Challenge>
Keep to the lines between the one holding "const dresser = at(0, frontReach" and the one holding "obj.parent = None", inclusive, and write them out exactly.

(Object modeling scripts)
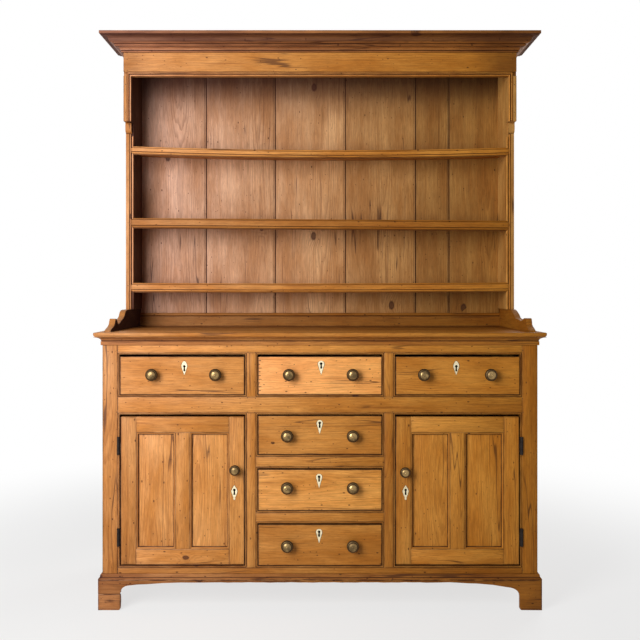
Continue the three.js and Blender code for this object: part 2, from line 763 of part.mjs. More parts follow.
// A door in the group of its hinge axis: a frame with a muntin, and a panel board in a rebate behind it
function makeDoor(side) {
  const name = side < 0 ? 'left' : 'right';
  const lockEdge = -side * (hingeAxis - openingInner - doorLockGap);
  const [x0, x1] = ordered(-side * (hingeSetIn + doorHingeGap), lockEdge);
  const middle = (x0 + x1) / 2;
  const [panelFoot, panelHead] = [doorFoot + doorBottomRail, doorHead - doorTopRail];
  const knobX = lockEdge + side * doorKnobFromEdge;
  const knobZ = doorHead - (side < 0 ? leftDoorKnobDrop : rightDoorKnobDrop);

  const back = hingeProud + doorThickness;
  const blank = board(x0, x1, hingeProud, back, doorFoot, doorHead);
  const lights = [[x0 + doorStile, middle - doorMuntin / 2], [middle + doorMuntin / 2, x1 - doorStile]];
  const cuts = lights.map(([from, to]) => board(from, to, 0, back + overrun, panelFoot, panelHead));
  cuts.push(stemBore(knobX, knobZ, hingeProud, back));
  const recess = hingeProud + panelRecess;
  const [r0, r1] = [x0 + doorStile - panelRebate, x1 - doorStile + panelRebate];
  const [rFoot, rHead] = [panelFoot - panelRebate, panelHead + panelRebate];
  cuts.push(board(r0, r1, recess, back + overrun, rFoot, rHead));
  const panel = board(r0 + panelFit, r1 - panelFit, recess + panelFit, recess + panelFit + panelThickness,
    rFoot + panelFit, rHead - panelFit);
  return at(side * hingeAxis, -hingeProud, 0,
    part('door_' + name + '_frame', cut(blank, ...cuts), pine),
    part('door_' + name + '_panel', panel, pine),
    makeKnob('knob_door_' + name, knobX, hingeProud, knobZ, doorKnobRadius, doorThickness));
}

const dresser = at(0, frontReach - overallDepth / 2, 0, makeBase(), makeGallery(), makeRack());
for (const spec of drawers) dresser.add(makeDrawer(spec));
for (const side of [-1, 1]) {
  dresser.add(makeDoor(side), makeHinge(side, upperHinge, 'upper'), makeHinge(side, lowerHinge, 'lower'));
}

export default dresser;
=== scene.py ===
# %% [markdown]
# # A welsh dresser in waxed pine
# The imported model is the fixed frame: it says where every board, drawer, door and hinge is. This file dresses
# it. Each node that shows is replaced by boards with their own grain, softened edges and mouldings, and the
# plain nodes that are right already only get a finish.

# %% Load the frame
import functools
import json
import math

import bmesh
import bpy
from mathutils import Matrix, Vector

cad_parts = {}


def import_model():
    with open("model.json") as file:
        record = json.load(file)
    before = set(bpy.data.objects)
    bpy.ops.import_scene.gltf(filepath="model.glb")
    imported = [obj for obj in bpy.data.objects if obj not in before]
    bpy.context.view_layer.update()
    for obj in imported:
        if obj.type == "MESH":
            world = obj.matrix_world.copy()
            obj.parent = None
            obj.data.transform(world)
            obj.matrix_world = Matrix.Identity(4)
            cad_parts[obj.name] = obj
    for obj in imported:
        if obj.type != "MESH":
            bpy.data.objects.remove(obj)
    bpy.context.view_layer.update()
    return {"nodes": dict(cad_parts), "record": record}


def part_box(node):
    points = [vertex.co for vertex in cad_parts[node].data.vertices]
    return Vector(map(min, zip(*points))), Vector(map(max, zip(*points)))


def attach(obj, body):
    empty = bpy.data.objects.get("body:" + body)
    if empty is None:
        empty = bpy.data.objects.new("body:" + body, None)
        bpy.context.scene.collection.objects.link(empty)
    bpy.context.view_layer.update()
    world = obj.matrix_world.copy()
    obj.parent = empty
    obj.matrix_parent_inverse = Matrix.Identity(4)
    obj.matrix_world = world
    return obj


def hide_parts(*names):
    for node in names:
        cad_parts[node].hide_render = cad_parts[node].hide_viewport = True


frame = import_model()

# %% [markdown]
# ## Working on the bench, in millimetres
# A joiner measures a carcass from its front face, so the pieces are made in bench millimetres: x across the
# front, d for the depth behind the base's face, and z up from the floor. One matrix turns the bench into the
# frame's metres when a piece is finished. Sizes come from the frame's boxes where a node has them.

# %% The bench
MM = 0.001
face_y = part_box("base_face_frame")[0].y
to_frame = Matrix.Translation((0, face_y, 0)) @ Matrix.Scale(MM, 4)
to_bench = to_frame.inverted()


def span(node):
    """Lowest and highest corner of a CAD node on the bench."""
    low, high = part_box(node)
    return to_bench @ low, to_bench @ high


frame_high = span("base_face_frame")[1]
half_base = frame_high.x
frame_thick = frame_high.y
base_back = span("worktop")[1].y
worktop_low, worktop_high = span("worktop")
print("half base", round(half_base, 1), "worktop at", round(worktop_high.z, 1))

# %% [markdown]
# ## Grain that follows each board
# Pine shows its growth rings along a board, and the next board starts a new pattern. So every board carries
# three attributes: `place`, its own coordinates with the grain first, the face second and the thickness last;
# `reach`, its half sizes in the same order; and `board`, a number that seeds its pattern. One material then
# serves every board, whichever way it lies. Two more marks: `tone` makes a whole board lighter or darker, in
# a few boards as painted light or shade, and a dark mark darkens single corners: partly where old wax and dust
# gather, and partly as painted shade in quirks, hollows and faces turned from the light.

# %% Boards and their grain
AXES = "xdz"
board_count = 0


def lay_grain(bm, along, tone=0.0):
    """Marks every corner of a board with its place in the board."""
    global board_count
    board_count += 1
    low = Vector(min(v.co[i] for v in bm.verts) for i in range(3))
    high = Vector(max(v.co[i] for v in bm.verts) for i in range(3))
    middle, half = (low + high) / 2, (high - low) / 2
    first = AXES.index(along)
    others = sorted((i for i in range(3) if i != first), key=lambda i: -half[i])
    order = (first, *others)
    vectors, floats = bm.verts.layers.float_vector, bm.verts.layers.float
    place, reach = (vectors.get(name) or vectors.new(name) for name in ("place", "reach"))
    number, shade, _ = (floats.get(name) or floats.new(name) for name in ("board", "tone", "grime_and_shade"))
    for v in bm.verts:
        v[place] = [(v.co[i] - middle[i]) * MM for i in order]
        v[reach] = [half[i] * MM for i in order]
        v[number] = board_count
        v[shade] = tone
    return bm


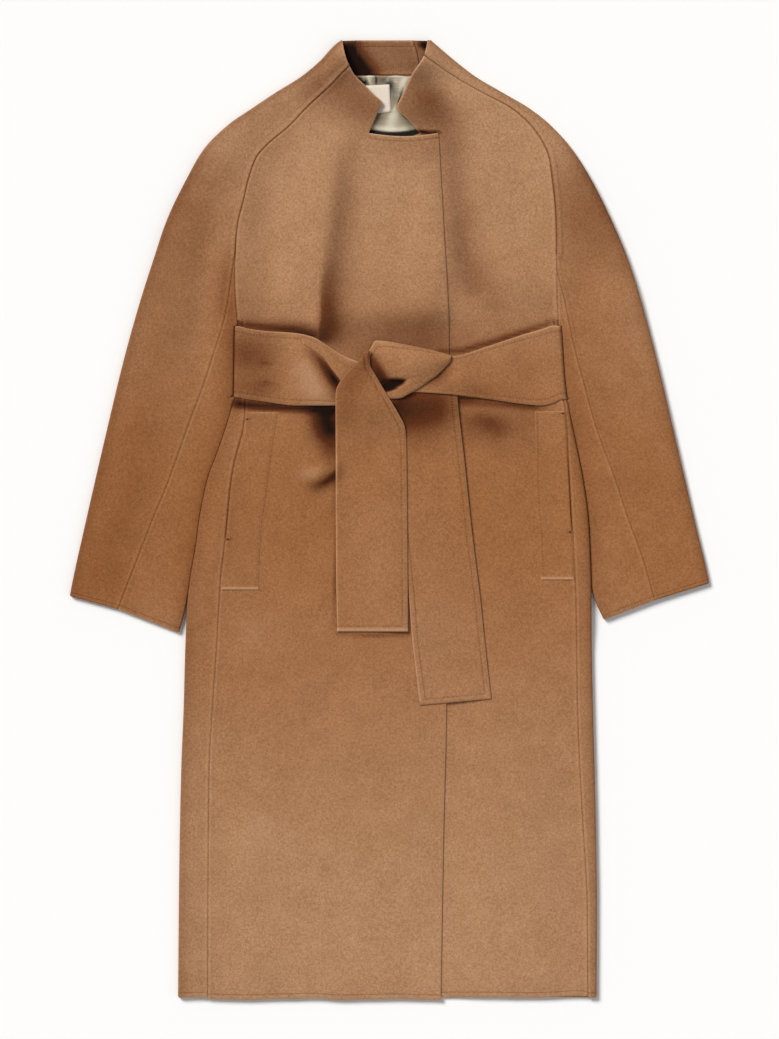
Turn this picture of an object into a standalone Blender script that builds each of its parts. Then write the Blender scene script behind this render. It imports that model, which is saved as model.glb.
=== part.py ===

Result of this exercise>
const dresser = at(0, frontReach - overallDepth / 2, 0, makeBase(), makeGallery(), makeRack());
for (const spec of drawers) dresser.add(makeDrawer(spec));
for (const side of [-1, 1]) {
  dresser.add(makeDoor(side), makeHinge(side, upperHinge, 'upper'), makeHinge(side, lowerHinge, 'lower'));
}

export default dresser;
=== scene.py ===
# %% [markdown]
# # A welsh dresser in waxed pine
# The imported model is the fixed frame: it says where every board, drawer, door and hinge is. This file dresses
# it. Each node that shows is replaced by boards with their own grain, softened edges and mouldings, and the
# plain nodes that are right already only get a finish.

# %% Load the frame
import functools
import json
import math

import bmesh
import bpy
from mathutils import Matrix, Vector

cad_parts = {}


def import_model():
    with open("model.json") as file:
        record = json.load(file)
    before = set(bpy.data.objects)
    bpy.ops.import_scene.gltf(filepath="model.glb")
    imported = [obj for obj in bpy.data.objects if obj not in before]
    bpy.context.view_layer.update()
    for obj in imported:
        if obj.type == "MESH":
            world = obj.matrix_world.copy()
            obj.parent = None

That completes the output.